■ **Required work**: Repeat exactly the lines from the start through the line with "1 if unground.", both ends included.

■ **Given material**:
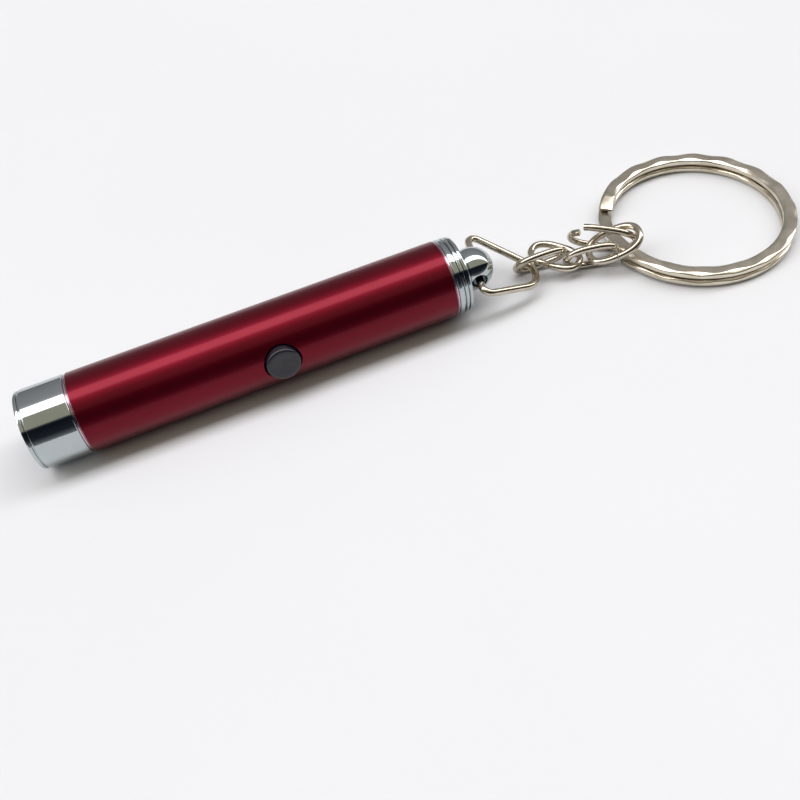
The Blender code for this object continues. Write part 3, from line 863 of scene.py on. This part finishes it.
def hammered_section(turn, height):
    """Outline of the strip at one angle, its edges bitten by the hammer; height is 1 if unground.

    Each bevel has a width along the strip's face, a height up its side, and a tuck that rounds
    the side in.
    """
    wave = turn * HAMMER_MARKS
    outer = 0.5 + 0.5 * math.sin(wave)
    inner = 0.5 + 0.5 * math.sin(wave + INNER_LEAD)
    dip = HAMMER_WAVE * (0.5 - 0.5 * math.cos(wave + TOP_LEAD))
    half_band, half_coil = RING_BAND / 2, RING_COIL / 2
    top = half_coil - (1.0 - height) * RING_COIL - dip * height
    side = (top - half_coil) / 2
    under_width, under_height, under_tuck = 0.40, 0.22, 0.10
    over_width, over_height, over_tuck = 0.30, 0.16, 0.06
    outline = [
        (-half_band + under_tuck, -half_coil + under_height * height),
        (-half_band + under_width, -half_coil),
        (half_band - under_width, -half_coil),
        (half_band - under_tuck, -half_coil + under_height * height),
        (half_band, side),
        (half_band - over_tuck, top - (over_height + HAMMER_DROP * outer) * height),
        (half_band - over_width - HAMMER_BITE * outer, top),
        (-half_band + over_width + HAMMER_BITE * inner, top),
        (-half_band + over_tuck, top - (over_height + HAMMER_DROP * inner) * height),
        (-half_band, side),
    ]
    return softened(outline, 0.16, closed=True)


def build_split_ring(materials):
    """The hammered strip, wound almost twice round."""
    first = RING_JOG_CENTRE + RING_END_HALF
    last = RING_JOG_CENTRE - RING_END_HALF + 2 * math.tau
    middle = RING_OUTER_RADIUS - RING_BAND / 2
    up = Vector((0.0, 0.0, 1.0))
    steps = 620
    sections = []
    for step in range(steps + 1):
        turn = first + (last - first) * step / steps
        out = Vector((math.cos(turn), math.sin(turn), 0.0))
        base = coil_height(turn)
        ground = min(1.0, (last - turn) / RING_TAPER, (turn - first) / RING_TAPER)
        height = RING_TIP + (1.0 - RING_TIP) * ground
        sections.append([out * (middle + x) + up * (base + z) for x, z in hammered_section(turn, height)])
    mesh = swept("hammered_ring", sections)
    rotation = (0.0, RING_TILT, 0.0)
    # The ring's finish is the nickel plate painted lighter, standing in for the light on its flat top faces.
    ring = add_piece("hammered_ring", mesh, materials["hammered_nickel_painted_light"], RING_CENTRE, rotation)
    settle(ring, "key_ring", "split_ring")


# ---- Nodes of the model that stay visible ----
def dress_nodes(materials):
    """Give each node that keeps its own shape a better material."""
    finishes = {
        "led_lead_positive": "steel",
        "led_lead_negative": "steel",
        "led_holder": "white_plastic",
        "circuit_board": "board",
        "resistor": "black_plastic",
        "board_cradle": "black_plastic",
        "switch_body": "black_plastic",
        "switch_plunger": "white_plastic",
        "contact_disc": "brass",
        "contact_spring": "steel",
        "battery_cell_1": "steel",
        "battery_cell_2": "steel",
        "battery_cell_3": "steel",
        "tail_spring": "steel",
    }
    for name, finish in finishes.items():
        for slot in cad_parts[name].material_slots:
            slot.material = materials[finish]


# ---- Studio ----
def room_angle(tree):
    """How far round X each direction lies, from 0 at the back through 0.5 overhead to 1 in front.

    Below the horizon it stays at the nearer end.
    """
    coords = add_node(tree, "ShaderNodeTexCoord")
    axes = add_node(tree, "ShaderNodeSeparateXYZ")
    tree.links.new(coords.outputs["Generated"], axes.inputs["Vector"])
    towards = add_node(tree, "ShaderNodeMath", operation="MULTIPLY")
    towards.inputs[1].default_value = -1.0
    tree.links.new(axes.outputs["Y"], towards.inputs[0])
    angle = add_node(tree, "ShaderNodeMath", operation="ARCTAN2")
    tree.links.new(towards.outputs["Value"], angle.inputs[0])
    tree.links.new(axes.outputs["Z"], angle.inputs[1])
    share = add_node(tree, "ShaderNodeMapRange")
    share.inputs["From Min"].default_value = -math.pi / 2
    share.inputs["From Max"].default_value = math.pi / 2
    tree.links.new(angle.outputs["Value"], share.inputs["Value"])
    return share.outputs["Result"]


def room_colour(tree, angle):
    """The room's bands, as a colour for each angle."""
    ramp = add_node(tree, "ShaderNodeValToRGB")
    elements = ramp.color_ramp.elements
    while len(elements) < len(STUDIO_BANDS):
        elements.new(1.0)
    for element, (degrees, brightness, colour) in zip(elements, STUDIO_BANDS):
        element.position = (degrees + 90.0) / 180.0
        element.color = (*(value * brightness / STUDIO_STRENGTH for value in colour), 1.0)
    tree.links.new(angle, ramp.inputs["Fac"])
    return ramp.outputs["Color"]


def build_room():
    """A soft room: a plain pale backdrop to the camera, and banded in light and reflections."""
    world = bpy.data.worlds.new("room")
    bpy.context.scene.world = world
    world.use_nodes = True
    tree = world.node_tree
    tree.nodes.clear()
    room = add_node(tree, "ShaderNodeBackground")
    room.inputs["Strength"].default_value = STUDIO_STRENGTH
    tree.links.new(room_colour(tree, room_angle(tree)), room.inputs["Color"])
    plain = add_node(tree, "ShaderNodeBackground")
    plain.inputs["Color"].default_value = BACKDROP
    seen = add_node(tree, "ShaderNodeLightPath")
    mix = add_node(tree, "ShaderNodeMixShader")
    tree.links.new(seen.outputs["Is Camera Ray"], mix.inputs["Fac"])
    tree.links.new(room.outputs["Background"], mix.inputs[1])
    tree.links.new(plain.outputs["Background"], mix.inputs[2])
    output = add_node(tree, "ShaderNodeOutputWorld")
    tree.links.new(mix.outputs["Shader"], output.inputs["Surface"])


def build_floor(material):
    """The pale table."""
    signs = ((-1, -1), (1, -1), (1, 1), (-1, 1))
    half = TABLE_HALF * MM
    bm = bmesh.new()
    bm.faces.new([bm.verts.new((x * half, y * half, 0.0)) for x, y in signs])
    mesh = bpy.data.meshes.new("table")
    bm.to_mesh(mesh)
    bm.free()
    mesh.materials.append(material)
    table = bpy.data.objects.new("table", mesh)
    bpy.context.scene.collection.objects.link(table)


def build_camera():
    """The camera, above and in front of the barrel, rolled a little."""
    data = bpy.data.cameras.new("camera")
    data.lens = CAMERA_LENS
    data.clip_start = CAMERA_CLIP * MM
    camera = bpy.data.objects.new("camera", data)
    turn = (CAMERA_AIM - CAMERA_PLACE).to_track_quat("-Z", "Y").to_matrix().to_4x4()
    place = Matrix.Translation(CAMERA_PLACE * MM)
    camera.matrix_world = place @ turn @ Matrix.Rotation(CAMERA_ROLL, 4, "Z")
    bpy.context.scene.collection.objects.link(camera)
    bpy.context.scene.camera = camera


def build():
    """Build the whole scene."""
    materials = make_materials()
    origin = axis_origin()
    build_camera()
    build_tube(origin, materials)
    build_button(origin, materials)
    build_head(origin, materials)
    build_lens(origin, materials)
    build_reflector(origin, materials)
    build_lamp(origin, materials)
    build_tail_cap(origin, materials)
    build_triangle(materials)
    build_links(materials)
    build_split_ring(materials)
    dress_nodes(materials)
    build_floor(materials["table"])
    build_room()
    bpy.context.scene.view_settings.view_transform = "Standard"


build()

■ **Answer to the problem**:
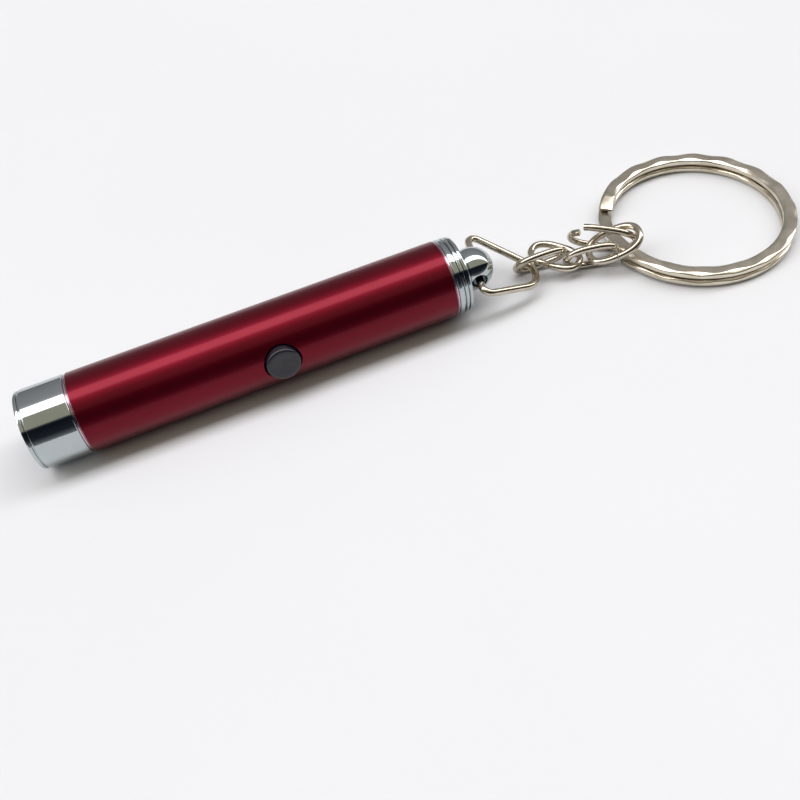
The Blender code for this object continues. Write part 3, from line 863 of scene.py on. This part finishes it.
def hammered_section(turn, height):
    """Outline of the strip at one angle, its edges bitten by the hammer; height is 1 if unground.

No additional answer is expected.